More than to any other landscape, Lellouche keeps returning to the Judean Hills and especially to the vistas of Nes Harim. These landscapes harmonize restless powers of primordial spaces with longings that seek to arrive as a state of being at peace with their surroundings. From the hills that surround Jerusalem there rises a firm and uniform world of infinite spaces. The branching lines are presented as vague reflections of the forms of the hills, and the deep expanses are exposed in parallel to those successive levels of terraces which were built, so it seems, without any method. Even the radiant light of the gleaming white Jerusalem stone has been dulled, darkened in a way that seems to unify the natural and the artificial which seep into each other by means of common tones and parallel structures. These contrasts between contracting and expanding movements, between lights and shadows that continue to conquer each other and between the consolidation and the decomposition of the symmetrical structure, imbue Lellouche's landscapes with their intense sense of drama. 

From some of the later works in the series there arises a feeling, a slightly threatening one, that the accumulation of experiences and of the specific energies of the material blocks the space of the painting with a compression that fills everything. In several of the broad landscapes, so much energy has been accumulated that it produces a kind of black of a lunar eclipse or a brilliant and blinding glow that covers everything with a uniform and impermeable hue. Despite that hard moment of immense charging which ends in a discharge that sweeps all, in these paintings too the steps that led to the event have been preserved. Although their general appearance is suffused with a sense of timelessness, they also evoke a sense of timeliness of detail — echoes of a time and a place which pass in some charged eternal flow. 

In these landscapes of the Judean hills, too, one can see the narcissistic anxiety, which is expressed n the infinity of vanishing points that return to the artist as infinity of images of his selfhood.

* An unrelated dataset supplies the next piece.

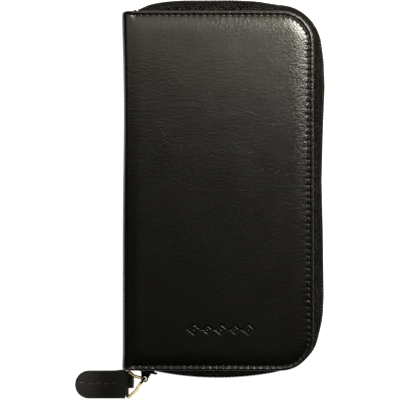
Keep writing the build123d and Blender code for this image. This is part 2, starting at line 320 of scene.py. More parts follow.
def ring_faces(rows, sides, start=0):
    """Quads round a stack of rings of points, and a cap at each end."""
    faces = []
    for r in range(rows - 1):
        a = start + r * sides
        for k in range(sides):
            n = (k + 1) % sides
            faces.append((a + k, a + n, a + sides + n, a + sides + k))
    last = start + (rows - 1) * sides
    return faces + [tuple(range(start + sides - 1, start - 1, -1)), tuple(range(last, last + sides))]


def smoothstep(t):
    t = np.clip(t, 0, 1)
    return float(t * t * (3 - 2 * t))


def edge_round(d, radius):
    """Share of a sheet's thickness that is left at distance d from its rounded edge."""
    return math.sqrt(max(1 - (1 - min(d / radius, 1)) ** 2, 0.0))


def circle(count, first=0.0):
    """Angles of points evenly round a circle."""
    return [2 * math.pi * (k + first) / count for k in range(count)]


def path_frame(path, i):
    """Direction of a path at its point i, from its neighbours."""
    return (path[min(i + 1, len(path) - 1)] - path[max(i - 1, 0)]).normalized()


RIM_ANGLE = math.radians(50)            # a plate's rim turns by more than this
LEVEL = 1e-6                            # ends of an edge at the same height differ by less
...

On this kind of state of being in the landscape, Lellouche has said: "Perhaps it was this that Freud meant when he described narcissism as the basic state of the libido: one has to be in motion, like an amoeba, to disintegrate and reintegrate incessantly — this is the state of the 'healthy' subject. T .S. Eliot, in an early poem entitled The Death of St. Narcissus, also uses the metaphor of a landscape in the shadow of which "something different" may be seen. 

Eliot later quoted this passage in his poem The Waste Land, but there he already dared the "something different" as "fear in a handful of dust".

What are the roots that clutch, what branches grow
Out of this stony rubbish? Son of man
You cannot say, or guess, for you know only
A heap of broken images, where the sun beats,
And the dead tree gives no shelter, the cricket no relief,
And the dry stone no sound of water. Only
There is shadow under this red rock,
(Come in under the shadow of this red rock),
And I will show you something different from either
Your shadow at morning striding behind you
Or your shadow at evening rising to meet you,
I will show you fear in a handful dust.